Make an exact copy of the listing below.

◆ DATA EXCERPT
----

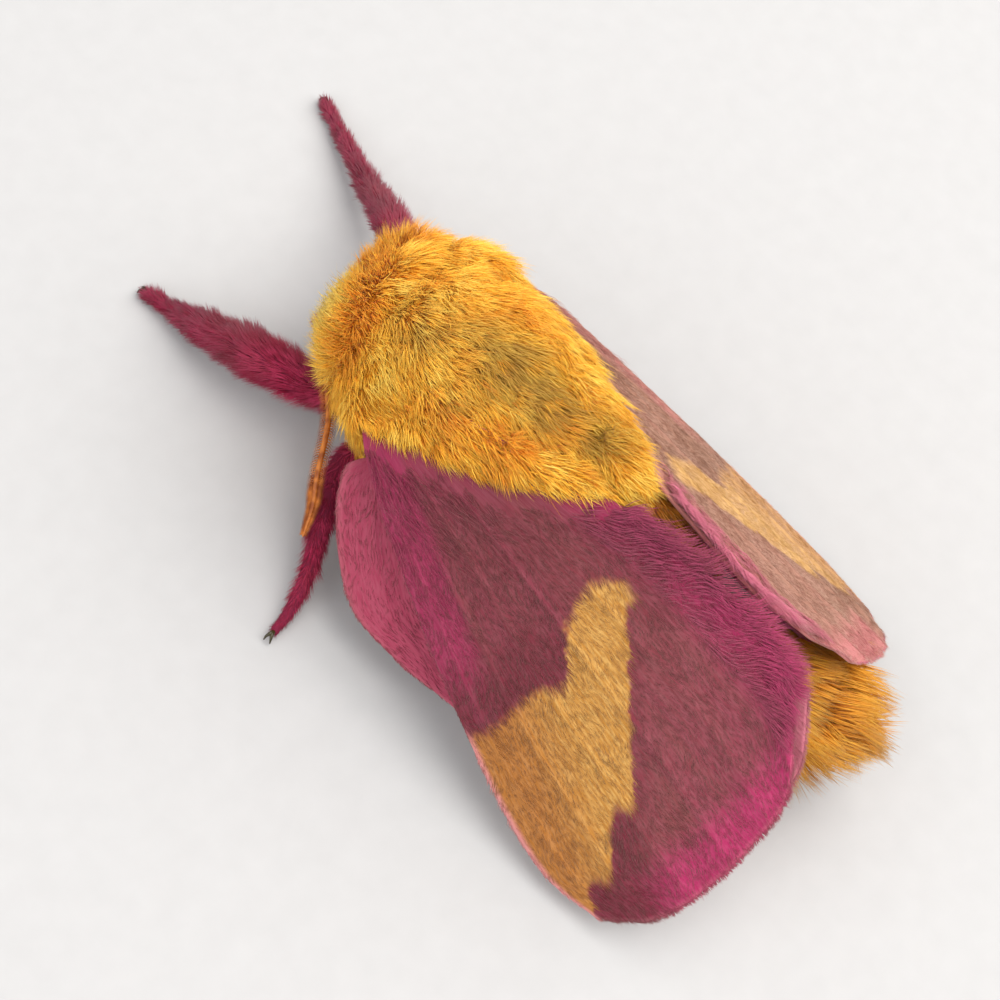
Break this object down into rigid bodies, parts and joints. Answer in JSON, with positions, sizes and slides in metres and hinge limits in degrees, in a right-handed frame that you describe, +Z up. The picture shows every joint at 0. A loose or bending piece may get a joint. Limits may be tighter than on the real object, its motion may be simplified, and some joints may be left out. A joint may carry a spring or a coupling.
{
  "type": "rosy maple moth",
  "caption": "Still life-size moth at rest, with furry thorax, wings closed like a roof, fluffy legs, short feelers and a tufted abdomen.",
  "frame": {"origin": "on the surface that the moth stands on, under the middle of its bounding box", "axes": "+Z up, the head points along -Y, +X is the moth's left side"},
  "size_m": [0.0192, 0.0366, 0.0108],
  "materials": {
    "golden_fur": "long soft golden yellow hair",
    "abdomen_fur": "soft orange yellow hair",
    "crimson_fur": "short dark pink hair",
    "wing_scales": "matt pink and yellow scales with a slight sheen",
    "antenna": "dull orange brown",
    "eye": "glossy black"
  },
  "bodies": {
    "root": {"thorax": "golden_fur", "abdomen": "abdomen_fur", "head": "crimson_fur", "eye_left": "eye", "eye_right": "eye", "antenna_left": "antenna", "antenna_right": "antenna", "forewing_left": "wing_scales", "forewing_right": "wing_scales", "hindwing_left": "wing_scales", "hindwing_right": "wing_scales", "leg_front_left": "crimson_fur", "leg_front_right": "crimson_fur", "leg_middle_left": "crimson_fur", "leg_middle_right": "crimson_fur", "leg_hind_left": "crimson_fur", "leg_hind_right": "crimson_fur"}
  },
  "joints": []
}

----

◆ FULL OUTPUT
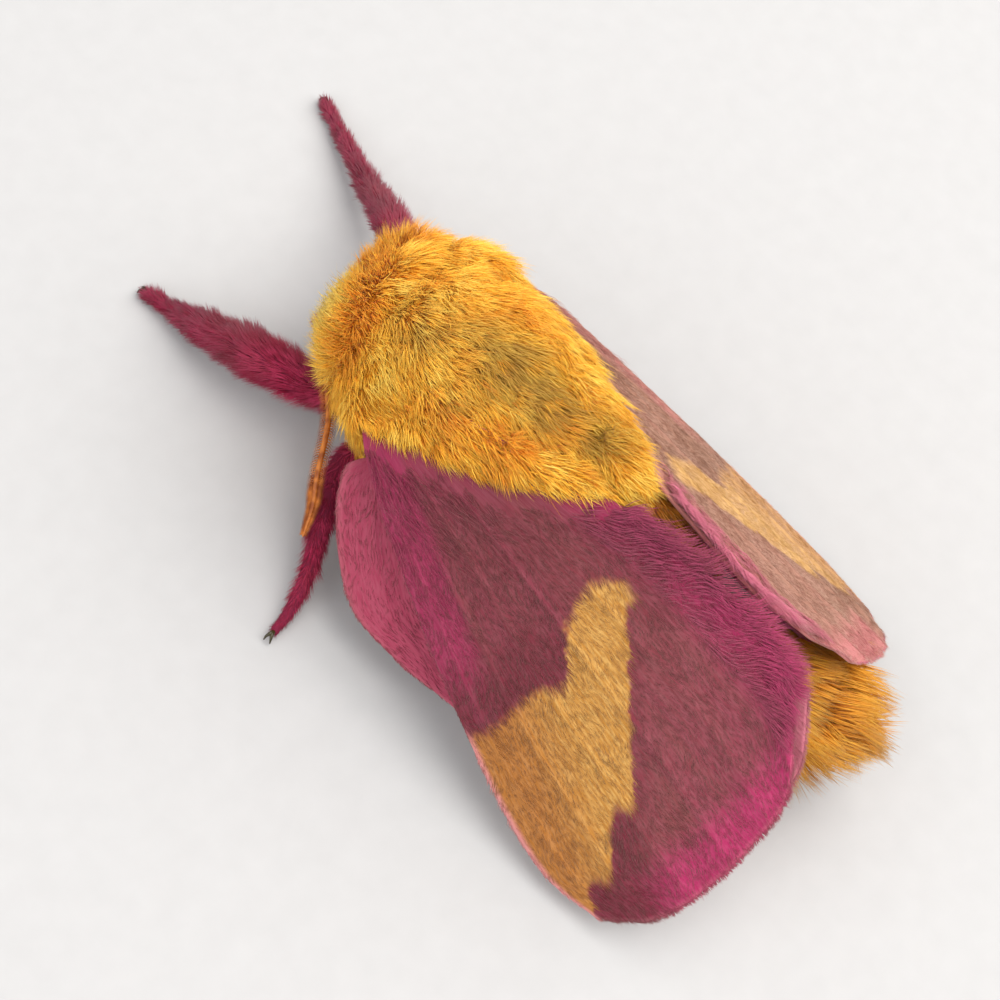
Break this object down into rigid bodies, parts and joints. Answer in JSON, with positions, sizes and slides in metres and hinge limits in degrees, in a right-handed frame that you describe, +Z up. The picture shows every joint at 0. A loose or bending piece may get a joint. Limits may be tighter than on the real object, its motion may be simplified, and some joints may be left out. A joint may carry a spring or a coupling.
{
  "type": "rosy maple moth",
  "caption": "Still life-size moth at rest, with furry thorax, wings closed like a roof, fluffy legs, short feelers and a tufted abdomen.",
  "frame": {"origin": "on the surface that the moth stands on, under the middle of its bounding box", "axes": "+Z up, the head points along -Y, +X is the moth's left side"},
  "size_m": [0.0192, 0.0366, 0.0108],
  "materials": {
    "golden_fur": "long soft golden yellow hair",
    "abdomen_fur": "soft orange yellow hair",
    "crimson_fur": "short dark pink hair",
    "wing_scales": "matt pink and yellow scales with a slight sheen",
    "antenna": "dull orange brown",
    "eye": "glossy black"
  },
  "bodies": {
    "root": {"thorax": "golden_fur", "abdomen": "abdomen_fur", "head": "crimson_fur", "eye_left": "eye", "eye_right": "eye", "antenna_left": "antenna", "antenna_right": "antenna", "forewing_left": "wing_scales", "forewing_right": "wing_scales", "hindwing_left": "wing_scales", "hindwing_right": "wing_scales", "leg_front_left": "crimson_fur", "leg_front_right": "crimson_fur", "leg_middle_left": "crimson_fur", "leg_middle_right": "crimson_fur", "leg_hind_left": "crimson_fur", "leg_hind_right": "crimson_fur"}
  },
  "joints": []
}